I haven't seen your data, but I am going to make the assumption that like almost all Illumina 2x300 sequencing data, there is a steep drop-off in quality of the reverse reads over the past hundred-or-so bases. As a result, the probability that the entire 300nt reverse read is error-free is very low, perhaps 1%. In comparison, when you truncate at 240nts (eg) that probability might be much higher, perhaps 30%. So when you did ASV inference on the entire 300nts reverse reads, you failed to detect any sequences that were at an abundance of less than 100! As you need 100 * 1% = 1 error-free-read to have any chance of detecting that variant.
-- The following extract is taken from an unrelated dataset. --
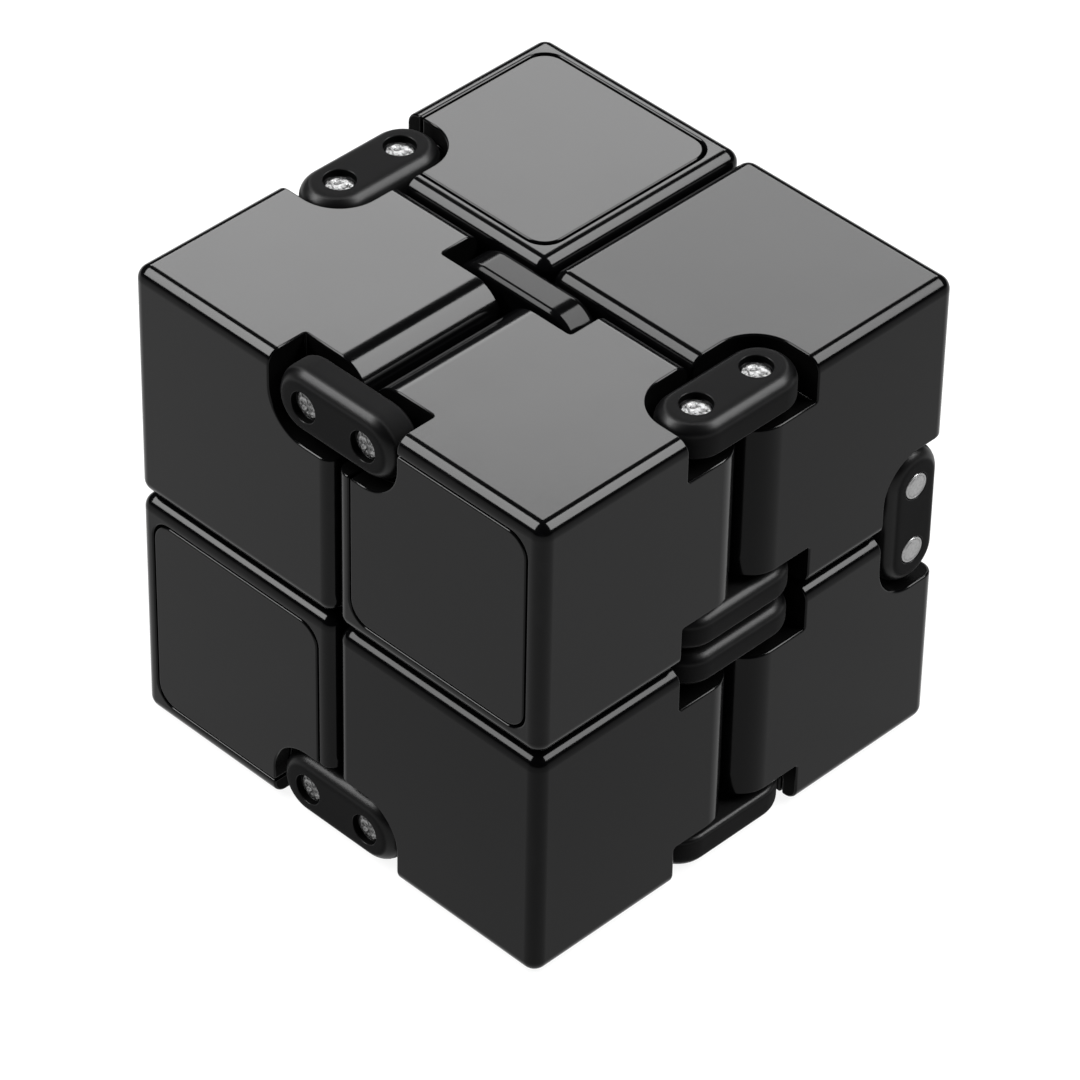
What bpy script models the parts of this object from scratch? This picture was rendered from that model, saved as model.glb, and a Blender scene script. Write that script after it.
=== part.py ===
"""Infinity cube: eight hollow cubes in a closed loop, joined by eight two-pin hinges.

Metres, +Z up. The folded block stands on Z = 0 with the origin at the middle of its
underside. Front is -Y and right is +X. Cubes are named by where they sit in the block.
"""
import math

import bmesh
import bpy
from mathutils import Matrix, Vector

MM = 0.001

# Driving dimensions
BLOCK = 40.0 * MM             # edge of the folded block
GAP = 0.4 * MM                # air between neighbouring cubes
CUBE = (BLOCK - GAP) / 2      # edge of one cube
HALF = CUBE / 2
EDGE_ROUND = 1.1 * MM         # ordinary edges
FOLD_ROUND = 2.3 * MM         # back cubes: the edge that passes its neighbour as the halves fold
WALL = 2.0 * MM               # shell wall

PIN_INSET = 2.7 * MM          # pin axis to both faces of its cube; also the hinge edge's round
PIN_RADIUS = 1.05 * MM
CUBE_BORE = 1.15 * MM         # the cube turns on the pin
LINK_BORE = 1.1 * MM          # the pin is held in the link plates
PIN_CHAMFER = 0.15 * MM

LINK_THICK = 2.8 * MM
LINK_RADIUS = 2.65 * MM       # round ends and half the width of a link plate
LINK_OVERHANG = 0.3 * MM      # from a pin out to the centre of the plate's round end
LINK_RIM = 1.0 * MM           # rounded outer rim of a plate
LINK_RECESS = 0.05 * MM       # outer side of a plate below the cube's face
COUNTERBORE = 1.2 * MM
COUNTERBORE_DEPTH = 0.6 * MM
PIN_SINK = 0.45 * MM          # end of a sunk pin below its plate's outer side

POCKET_DEPTH = 3.5 * MM       # along the hinge axis
POCKET_RADIUS = 3.35 * MM     # about the pin
POCKET_WALL = 1.25 * MM       # plastic left around pocket and bore

CAP_INSET = 1.4 * MM          # rim of the shell around the cap
CAP_THICK = 1.6 * MM
CAP_CORNER = 1.7 * MM
CAP_CLEARANCE = 0.12 * MM
CAP_GROOVE = 0.25 * MM        # bevel that draws the thin line around the cap
LIP_DEPTH = 1.4 * MM
LIP_THICK = 1.0 * MM

PIN_AXIS = HALF - PIN_INSET               # from a cube's centre, towards both faces
CUBE_PLACE = (BLOCK - CUBE) / 2           # from the block's centre to a cube's centre
PIN_SPREAD = PIN_INSET + GAP / 2          # from the middle of a gap to each of its pins
OVERCUT = 1.0 * MM                        # how far cutters run past a surface

AXES = {"X": Vector((1, 0, 0)), "Y": Vector((0, 1, 0)), "Z": Vector((0, 0, 1))}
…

But when you truncated to 240, now you could detect all those variants that were present in 3-8 reads, and therefore has 2/3/4 error-free reads.

This is what you saw in your results: The 300nt results had significantly fewer variants because you lost all the low frequency variation.

What you should do is look at the quality profile of your data, and, while ensuring that you have enough sequence that your forward/reverse reads still overlap enough to merge, truncate off as much of the nucleotides that come after quality crashes as you can (gradual decline of quality is not a big deal, quality crashes are usually pretty obvious).

That does require doing some simple balancing yourself between those priorities (must maintain overlap, but get rid of post-crash bases) but usually it's pretty easy to pick something reasonably good. And if not, we are happy to help (but please post the quality profile of your reads and your amplicon setup in that case).